CARACAS, Venezuela ((DailyNews)) — A man revered by millions of Venezuelans as the “doctor of the poor” is one step away from sainthood after being beatified Friday in the South American country’s capital.
Dr. Jose Gregorio Hernández, who died in 1919, was beatified in a simple and emotional ceremony, culminating decades of efforts by Venezuela’s Catholics. Mass celebrations were postponed indefinitely due to the coronavirus pandemic.
Apostolic Nuncio Aldo Giordano, representing the Vatican, said during the ceremony that Hernández “will be called blessed and celebrated every year.”
“It seems providential to celebrate the beatification of a doctor in the midst of a pandemic that affects all of humanity,” Giordano said. “In the figure of Blessed Dr. José Gregorio, the church today pays a tribute of recognition, gratitude and prayer to medical and health professionals.”
He added that Hernández is capable of uniting Venezuelans, despite their differences, even religious and ideological. Both government and opposition figures sent tweets Friday celebrating the first Venezuelan layman to be beatified. The other three are female members of religious orders.
Fewer than 300 people, almost entirely priests and nuns, attended the event in the small chapel of a Catholic school on the edge of a mountainous national park north of the capital of Caracas. The ritual was carried live on television.
Hernández, born on Oct. 26, 1864, was convinced that science was one of the main ways to get the country out of misery. He founded two research institutions and several classes at the Central University of Venezuela, the oldest and largest in the country.

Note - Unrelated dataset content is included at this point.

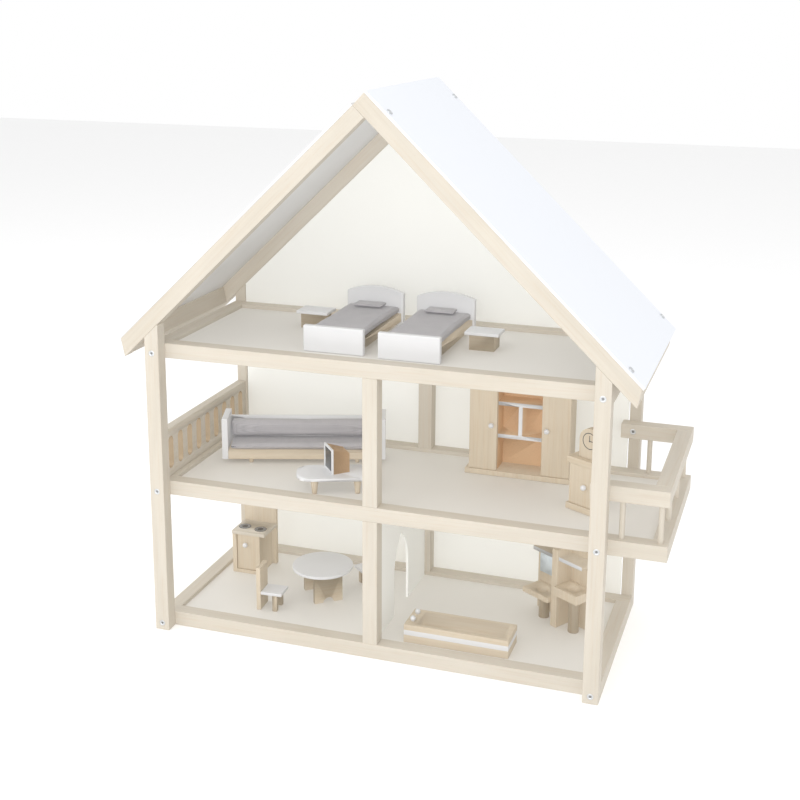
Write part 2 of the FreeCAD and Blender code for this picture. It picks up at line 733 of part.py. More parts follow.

“He believed that medicine was a priesthood of human pain,” Luis Razetti, a prominent Venezuelan doctor and friend of Hernández, once said.
Hernández, who never married, graduated as a doctor in Caracas in 1888. He traveled to Europe to study and then to become a Catholic monk, but his fragile health was affected by Italy’s cold and humid weather. He returned to Venezuela to recover and stayed permanently.
On June 29, 1919, he was killed while crossing a street shortly after picking up medicines at a pharmacy to take to an impoverished woman. An estimated 20,000 people participated in his funeral procession, about a quarter of the population of Caracas at the time.
In 1986, the Vatican declared Hernández “venerable,” which means that he led an exemplary Christian life. But to achieve sanctity, teams of doctors, theologians and cardinals must approve two miracles attributed to him.
He was beatified after the church certified a miracle in the case of Yaxury Solorzano, a girl who completely recovered after being shot in the head.
Beatification is the third and penultimate step toward canonization. Hernández could become a saint if he is credited with another miracle.
Many of the people who have been beatified never went on to be declared saints, while others were canonized, often centuries later. Among the more than 10,000 saints recognized by the Roman Catholic Church, fewer than 100 were laypeople.
But in the hearts of many Venezuelans, Hernández is already a saint.
“José Gregorio was a healer, he would not have wanted us to risk going out on the street for him,” said María Delgado, a 68-year-old retiree, who on Friday bought candles to light at home before a statuette of the doctor.
Pope Francis signed the decree for the beatification in June. In a video message Thursday, he noted that the beatification will take place at a challenging time for Venezuelans, saying, “I am aware that these prolonged hardships and anguish have been aggravated by the terrible pandemic of COVID-19 that affects us all.”
“I have very present today so many dead, so many infected by the coronavirus who have paid with their lives. … I also have in mind all those who have left the country in search of better living conditions, and also those who are deprived of freedom and those who lack what is most necessary.”
The Friday celebration was to be led by the Vatican Secretary of State, Cardinal Pietro Parolin, but his trip was canceled largely due to the COVID-19 pandemic, the Vatican said this week.